Most of my Libby co-workers were migrants, mostly Hispanics from Mexico or Texas. It was obvious they got the crappiest jobs, especially those who picked tomatoes in the fields. Their days were as long as mine, and much harder. Young people were in the fields working, and their housing conditions were often deplorable. I met many migrant workers who worked in the cannery, and was curious to hear about their lives. A few were college students, travelling the country during the summer with their families.

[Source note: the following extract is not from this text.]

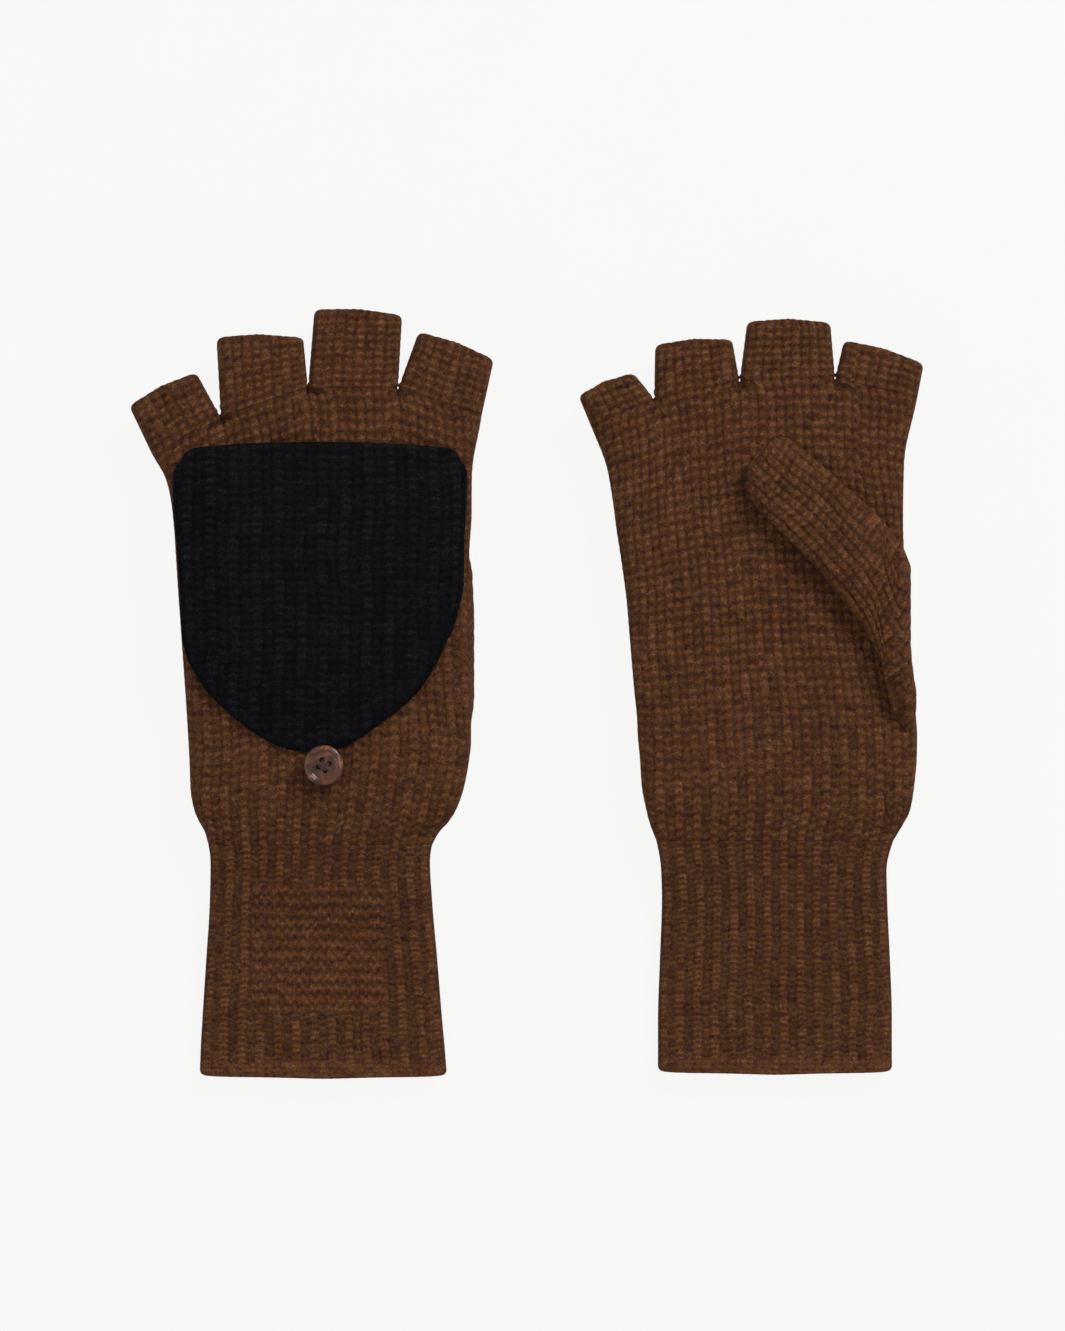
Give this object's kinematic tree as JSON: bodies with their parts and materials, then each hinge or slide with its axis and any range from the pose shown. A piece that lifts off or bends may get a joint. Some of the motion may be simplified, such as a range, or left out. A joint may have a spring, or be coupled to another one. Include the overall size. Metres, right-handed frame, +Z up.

Once the tomato “pack season” was over, most of the migrant workers were off to Michigan to pick cherries, or somewhere else. I knew that in September I would be heading back to college. The experience did make me very frugal, especially when it came to money I spent on college. I never cut a class, because I knew how many hours I worked in that factory to pay for every class.
During my high school days, I first met Baldemar Velásquez, who attended Pandora-Gilboa High School in Putnam County. We weren’t friends, but he was a familiar face. He was born in Texas, but traveled the country with his family, working in the fields by the time he was four years old. Their family settled a few miles from where we lived. During my college years, he and his father created the Farm Labor Organizing Committee (FLOC), seeking better conditions for farm workers.
Baldemar was scorned by most farmers and took a lot of abuse. Thanks to FLOC and other organizations, conditions have improved in many ways. The month I headed to college, Baldemar called a strike against 10 tomato growers in Northwest Ohio. He had some initial success, but opposition grew. Progress was very slow. He called for a boycott of Campbell Soup Company in 1978. It was a long struggle for FLOC, though the company finally agreed to a collective bargaining agreement in 1986. In 1989, Velásquez was named a MacArthur Fellow (the so-called “Genius Grant”).
When asked in a recent interview what inspired him to get involved in food and agriculture, Baldemar responded, “I was raised as a migrant farm worker living in squalid labor camps. I watched my family being cheated out of wages and suffer verbal abuses from field men, labor contractors, growers, and racist townspeople in the rural towns we worked in!” The struggle continues.